As of just before the February 26 announcement, the contract’s cumulative trading volume had approached $29 million, making it one of the platform’s hottest events. The data clearly illustrated the market’s "suspicions":
- Frontrunner: Axiom led with a 29% probability and over $5.65 million in trading volume, with market bets seemingly "voting" for the ultimate outcome in advance.
- Close contender: Meteora followed closely with a 28% probability, creating a two-horse race.
- Long tail: Pump.fun, Hyperliquid, and even some top exchanges appeared on the list, but with significantly lower probabilities.
This structured data suggests that the crypto market’s "collective intelligence" is using prediction markets—these new financial tools—to price in industry events ahead of time. While probabilities can’t be equated with facts, tens of millions of dollars in real money act as a powerful amplifier of public opinion, subjecting those under suspicion to immense reputational pressure even before the truth comes out.
Dissecting Public Opinion
After the incident broke, market opinions focused on several key areas:
- Condemnation of employee misconduct: This was the dominant narrative. Abusing user trust and exploiting internal information for market "cheating" runs counter to the crypto industry’s core values of "trustlessness" and "transparency." Both KOLs and regular users could have been on the losing side of these insider trades, fueling widespread outrage.
- Questioning Axiom’s internal management: Although Axiom’s response was swift and resolute, many questioned the effectiveness of its internal controls. How could a star project, just over a year old and generating massive profits, allow such behavior to persist for months? Does this reveal a neglect of risk management and compliance culture in the pursuit of growth?

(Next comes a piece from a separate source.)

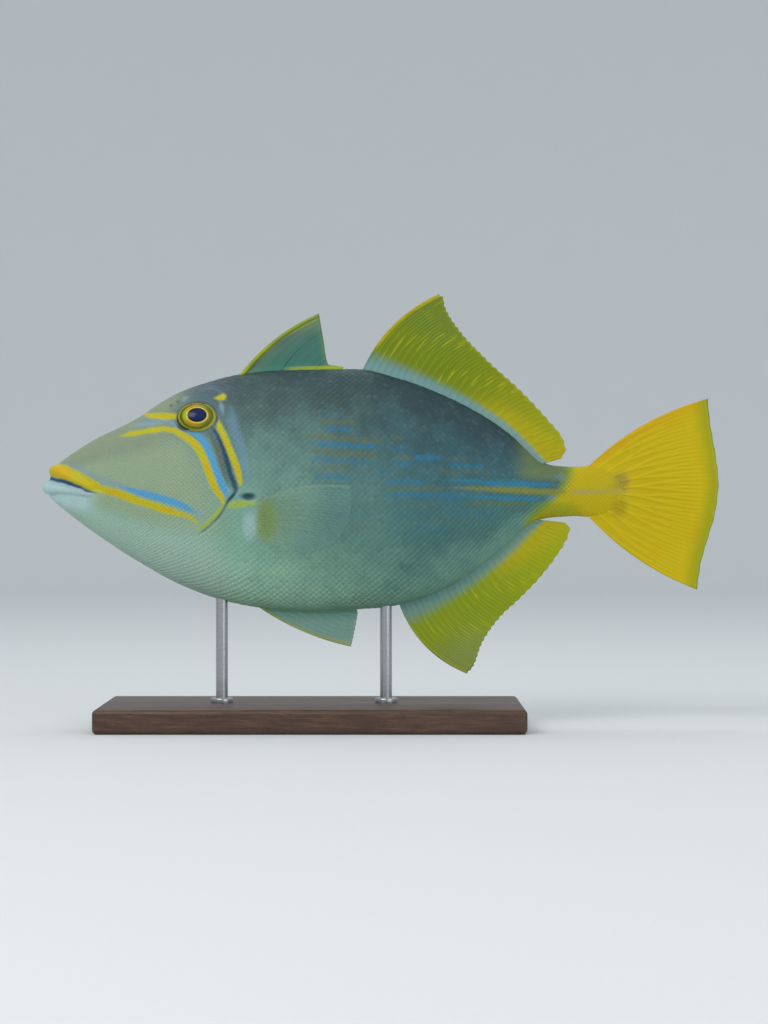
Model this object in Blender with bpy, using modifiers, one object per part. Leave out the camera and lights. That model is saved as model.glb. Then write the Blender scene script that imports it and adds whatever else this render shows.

- Debating "investigation leaks": The leaks during ZachXBT’s investigation made the Polymarket betting unusually intense. Some argued this demonstrated the market’s efficient information aggregation, while others worried that such "public betting" could be exploited to manipulate sentiment or attack competitors.
Industry Impact Analysis
ZachXBT’s exposé of Axiom has implications far beyond a single platform:
- Increased cost of user trust: The incident is a stark reminder that "insider risk" at centralized exchanges (CEXs) is ever-present. Users entrust assets and privacy to platforms, relying on robust internal governance. This event will push investors to scrutinize compliance history, security audits, and transparency more carefully when choosing exchanges.
- Greater scrutiny of internal tools: Commonly used customer support and data analytics tools at exchanges will face stricter oversight. The industry must address how to minimize, log, and monitor employee access to sensitive user data without compromising user experience.
- Heightened regulatory attention: While the crypto industry emphasizes decentralization, this kind of insider trading via centralized access crosses traditional financial regulatory red lines. Regulators may use such incidents as a springboard to tighten compliance requirements for centralized crypto entities regarding data security and anti-insider trading.
- The interplay between on-chain investigators and prediction markets: The deep coupling of ZachXBT’s personal influence with Polymarket’s financial speculation has created a new "public oversight + market pricing" model. In the future, the trajectory of similar incidents may be reshaped—projects will have to contend not only with investigations but also with the reputational and public pressure generated by prediction markets.
Scenario Analysis: Possible Evolutions
Based on current facts, several scenarios could play out following the Axiom incident:
- Scenario 1: Proactive reform (moderate probability)
Axiom’s co-founders seize the opportunity for a thorough internal review, not only firing the implicated employees but also bringing in a third-party security firm for a comprehensive audit, publicly committing to improved internal access controls, and even establishing a user compensation fund. If so, Axiom could turn this crisis into a "painful but necessary" transformation, gradually rebuilding user trust.
- Scenario 2: Business as usual (higher probability)
As public attention fades, Axiom’s response stops at "revoking access" and "continuing the investigation," with no substantial reforms or compensation announced. Users, having forgotten, continue to use the platform, but internal risks remain, sowing seeds for bigger problems down the line.
- Scenario 3: Regulatory intervention (lower probability but far-reaching impact)
If further investigation reveals a large number of victims or significant sums involved, or if systemic management failures are confirmed, US or other financial regulators may launch an investigation. Regulatory action could extend beyond Axiom, resulting in a wave of mandatory governance standards for crypto exchanges with lasting industry-wide implications.
Conclusion
The Axiom incident acts as a prism, revealing deep cracks beneath the polished surface of the crypto world. When the ideal of "code is law" collides with the opaque power of centralization, and users entrust assets to platforms without protection from insider abuse, trust becomes both the most fragile and the most valuable asset. ZachXBT’s investigation has exposed not just the wounds of a star project, but a systemic challenge the entire industry must confront during this phase of rapid, unchecked growth: Where do we draw the line between decentralization and centralized operation? How do we build a true moat around user privacy?
Axiom’s swift response is commendable, but the real test of its sincerity lies in the depth and transparency of its reforms. For the crypto industry, every trust crisis is an opportunity to evolve. Only when internal tool usage is strictly audited, employee access is tightly limited, and user privacy is genuinely prioritized can exchanges strike the right balance between compliance and innovation. This isn’t just a question for Axiom—it’s a challenge every platform entrusted with user assets and data must face in this new era.